Return the lines from the line containing "make_top_tier(vanilla_sponge)" through the line containing "bpy.context.scene.collection.objects.link(empty)" exactly. No other line should appear in the answer.
-- start of Information shown --
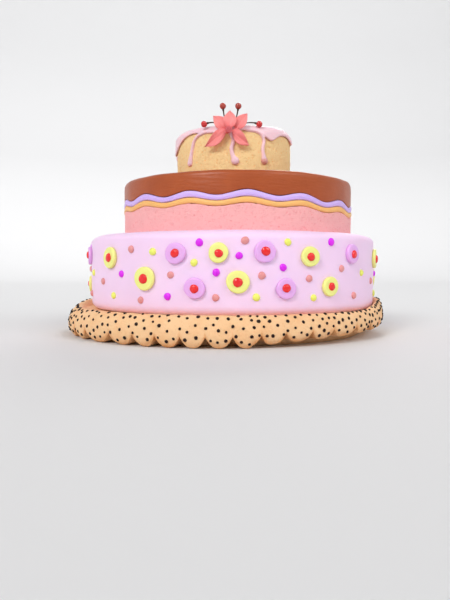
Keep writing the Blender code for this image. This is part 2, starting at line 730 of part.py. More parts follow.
def main():
    for old in list(bpy.data.objects):
        bpy.data.objects.remove(old)

    biscuit = material("biscuit", srgb(250, 203, 146), 0.8)
    pink_icing = material("bottom_icing", srgb(254, 220, 252), 0.5)
    candies = {
        "yellow": material("yellow_candy", srgb(248, 251, 143), 0.4),
        "lilac": material("lilac_candy", srgb(233, 179, 245), 0.4),
    }
    pink_sponge = material("pink_sponge", srgb(255, 183, 184), 0.85)
    apricot_cream = material("apricot_cream", srgb(252, 194, 117), 0.5)
    lavender_cream = material("lavender_cream", srgb(216, 184, 255), 0.5)
    chocolate = material("chocolate", srgb(181, 97, 59), 0.4)
    vanilla_sponge = material("vanilla_sponge", srgb(253, 206, 141), 0.8)
    poured_icing = material("poured_icing", srgb(250, 214, 222), 0.35)
    petal = material("sugar_petal", srgb(255, 151, 150), 0.5)
    heart = material("flower_heart", srgb(214, 96, 110), 0.6)
    berry = material("berry", srgb(205, 45, 45), 0.3)

    make_base(biscuit)
    make_bottom_tier(pink_icing)
    for number, (angle, height, diameter, colour) in enumerate(round_the_cake(DISCS)):
        name = f"candy_disc_{number + 1:02d}"
        make_disc(name, angle, height / 1000, diameter / 1000, candies[colour])

    below = (BOTTOM_TOP + CLEARANCE, 0, 0)
    layers = (
        ("pink_sponge_layer", PINK_TOP, PINK_WAVE, pink_sponge),
        ("apricot_cream_layer", APRICOT_TOP, APRICOT_WAVE, apricot_cream),
        ("lavender_cream_layer", LAVENDER_TOP, LAVENDER_WAVE, lavender_cream),
    )
    for name, top, height_of_wave, finish in layers:
        make_middle_layer(name, below, (top, height_of_wave, LAYER_TILT), finish)
        below = (top + CLEARANCE, height_of_wave, LAYER_TILT)
    make_chocolate_layer(chocolate)

    make_top_tier(vanilla_sponge)
    make_icing(poured_icing)
    make_flower(petal, heart, berry)


main()
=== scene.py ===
"""Looks of a three-tier party cake on its own scalloped biscuit base.

Metres, +Z up, -Y the front. Angles run from the front towards +X. The forms follow the solids
of the cake's model, and add smooth rounds, crumb, all the chips and the candies' own colours.
"""

import bisect
import math
import random
from collections import namedtuple

import bmesh
import bpy
import numpy
from mathutils import Matrix, Vector, noise
from mathutils.bvhtree import BVHTree


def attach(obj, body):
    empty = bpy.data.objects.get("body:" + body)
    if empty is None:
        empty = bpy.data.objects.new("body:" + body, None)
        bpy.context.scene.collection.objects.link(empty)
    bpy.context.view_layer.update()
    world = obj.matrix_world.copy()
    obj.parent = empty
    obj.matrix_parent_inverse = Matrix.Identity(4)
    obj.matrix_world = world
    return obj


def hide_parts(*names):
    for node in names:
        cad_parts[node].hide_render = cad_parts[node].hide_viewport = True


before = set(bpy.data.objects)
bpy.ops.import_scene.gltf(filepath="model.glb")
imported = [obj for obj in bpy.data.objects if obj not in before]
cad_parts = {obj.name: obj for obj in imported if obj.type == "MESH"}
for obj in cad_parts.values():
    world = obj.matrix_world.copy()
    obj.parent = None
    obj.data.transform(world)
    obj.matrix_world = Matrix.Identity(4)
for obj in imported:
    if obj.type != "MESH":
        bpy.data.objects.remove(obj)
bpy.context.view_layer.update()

TURN = 2 * math.pi
CLEARANCE = 0.0003  # what neighbouring pieces keep between them
LIP = 0.0005  # how far a layer's lower and upper lips are rounded

# Biscuit base
BASE_AXIS_X = -0.006
BASE_TOP = 0.0218
SEAT_RADII = (0.06, 0.1, 0.12, 0.124, 0.127)
LEDGE_LENGTH = 0.0055  # from the flat seat out to the rim's crest
CREST_AXIS_X = -0.003
CREST_RADIUS = 0.1335
CREST_HEIGHT = 0.0234
BASE_RADIUS = 0.141
BASE_WIDEST_HEIGHT = 0.0105
BASE_EDGE_RADIUS = 0.1365
EDGE_ROUNDING = (0.0012, 0.0002)  # how far the lobes' lower edge is rounded in and down
NOTCH_LENGTH = 0.0085
BASE_FOOT_RADIUS = 0.120
FRONT_NOTCH_DEGREES = (-51.7, -38.4, -28.9, -21.2, -13.4, -5.9, 2.0, 10.3, 17.8, 26.6, 34.6, 45.6)
BACK_LOBES = 27
LOBE_TIP_HEIGHT = 0.0004
LOBE_NOTCH_DEPTH = 0.0084
LOBE_NOTCH_POWER = 2.5
LOBE_BULGE = 0.0012
LOBE_BULGE_TOP = 0.017
EDGE_LIFT = 0.0064
EDGE_LIFT_DEGREES = (7, 53)
CREST_LIFTS = ((1, 50, 0.0070), (-1, 72, 0.0042))  # side, degrees where it begins, height
CREST_LIFT_SPAN = 28
LIFT_END_DEGREES = (112, 172)
RIM_TOP_ARC = 0.0163

# Chocolate chips: the first ones, and largest, are those of the solid
SOLID_CHIPS = 120
CHIP_COUNT = 470
CHIP_TRIES = 60
CHIP_PLACES_SEED = 7
CHIP_SHAPES_SEED = 3
CHIP_EDGE_GAP = 0.0030
CHIP_TOP_GAP = 0.0020
LARGE_CHIP_RADII = (0.0013, 0.0015)  # least and most
SMALL_CHIP_RADII = (0.0010, 0.0014)
CHIP_HALF_HEIGHT = 0.0009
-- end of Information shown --
*The result*.
    make_top_tier(vanilla_sponge)
    make_icing(poured_icing)
    make_flower(petal, heart, berry)


main()
=== scene.py ===
"""Looks of a three-tier party cake on its own scalloped biscuit base.

Metres, +Z up, -Y the front. Angles run from the front towards +X. The forms follow the solids
of the cake's model, and add smooth rounds, crumb, all the chips and the candies' own colours.
"""

import bisect
import math
import random
from collections import namedtuple

import bmesh
import bpy
import numpy
from mathutils import Matrix, Vector, noise
from mathutils.bvhtree import BVHTree


def attach(obj, body):
    empty = bpy.data.objects.get("body:" + body)
    if empty is None:
        empty = bpy.data.objects.new("body:" + body, None)
        bpy.context.scene.collection.objects.link(empty)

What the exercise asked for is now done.